Con Mario Vargas Llosa, la literatura hispanoamericana gana su sexto Nobel, después de los concedidos a Miguel Ángel Asturias, Pablo Neruda, Gabriel García Márquez, Gabriela Mistral y Octavio Paz. Para la generación del boom, es el segundo. Tenemos un gran idioma al que la política secesionista interior veta de la forma más mezquina. Por otra parte, siempre ha sido más o menos así. En las épocas de mayor atraso político y económico, nos ha salvado el idioma.
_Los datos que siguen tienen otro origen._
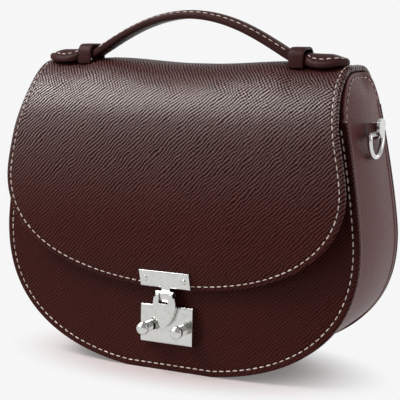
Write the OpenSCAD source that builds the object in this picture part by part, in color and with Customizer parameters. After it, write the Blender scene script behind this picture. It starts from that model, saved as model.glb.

Tal vez Mario Vargas Llosa no haya tenido una vida de excesos como la de Edgar Allan Poe; seguro que no ha sido el genio romántico en el que mucha gente piensa cuando se imagina la vida de un escritor. Pero una cosa es segura: ha leído a Poe, y a todos los maestros y discípulos de Poe, y los ha continuado con fidelidad y calculado cambio, en la tradición mayor de los grandes contadores de historias.